LinkedIn hasn’t generated much excitement in a while, so the owners probably thought it was time for a shakeup. The result is a new user interface that has many people scratching their heads and scrambling to find the information they were used to in the past.

The new interface has been designed to freshen up the look while also improving the user experience. But before that can happen, people have to get used to the new interface and learn how it works.

Here’s your guide to the new LinkedIn user interface and how to get the most out of it:

The New Home Page

When you log into the new home page on LinkedIn, you’ll know that something has changed, but it won’t be radically different.

The home page has most of the elements as it did before, but it has an updated look. The interface is cleaner and looks almost like the Facebook timeline. It makes sense since Facebook is the reigning king of social media, and LinkedIn needs to bring itself up a few rungs.

Premium members will also notice that their accounts are labeled with the word “Premium” above their photo in the box on the top left of the page.

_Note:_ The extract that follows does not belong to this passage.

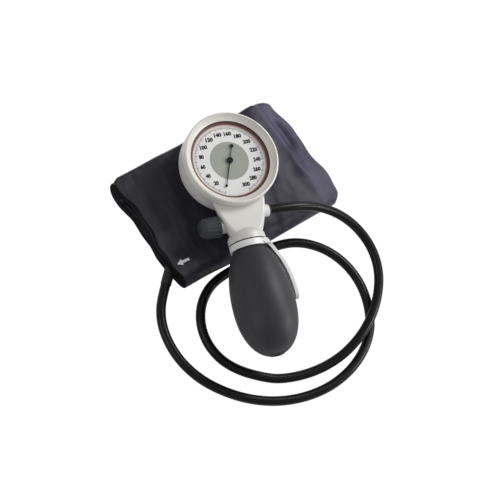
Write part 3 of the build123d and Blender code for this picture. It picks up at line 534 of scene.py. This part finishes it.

That box on the top left is a condensed version of the LinkedIn profile, similar to a Google knowledge graph on the search results page. The box also includes stats for how many people have viewed the profile and how many people have viewed the posts.

The status box allows you to tag other members on LinkedIn to mention them, and you can change the settings for each post to determine who sees it – both features are just like on Facebook.

Each post on the home page is contained within a clean box, and each post has three dots in the right corner that provide options such as copying the link, hiding the post, reporting the post, or unfollowing the person sharing it – again, just like on Facebook.

Activity Page

LinkedIn provides a page where you can see all your activity on the site, such as what posts you have published, what comments you have, what status updates you have shared, and so on.

The new activity page can be found by clicking on the bottom area of the mini-profile box on the top left of your home page.

A list of your interests is included on the right side of your activity page, including the companies you have worked for, schools you have attended, groups you have joined, and the influencers you follow.

The top middle of the page has a navigation bar for articles you have published, posts you have shared, and engagement you have had on other’s posts. You can easily navigate all your activity on the site through this menu bar.

Articles Page

LinkedIn allows you to publish articles directly on the site, instead of just sharing links to articles you have published elsewhere. LinkedIn publishing is a powerful marketing tool, and you can better manage what you have published with the new interface.

Click on “articles” at the top of the activity page, and you’ll get a chronological list of everything you have published.

The list will include the title and image for the article, the date it was published, and the number of views it has received. If you click on the number of views, you’ll go to a page that has more detailed statistics for the article.

With the new layout, you can quickly monitor how well your articles have been performing over time. You’ll get a sense of what topics or approaches are working best with your followers.

The stats for each article include views, comments and likes. Unlike with the old interface, you are not able to see the actual people who have liked, commented or shared the article.

Posts Page

You can also monitor how well your status updates are performing on the posts page.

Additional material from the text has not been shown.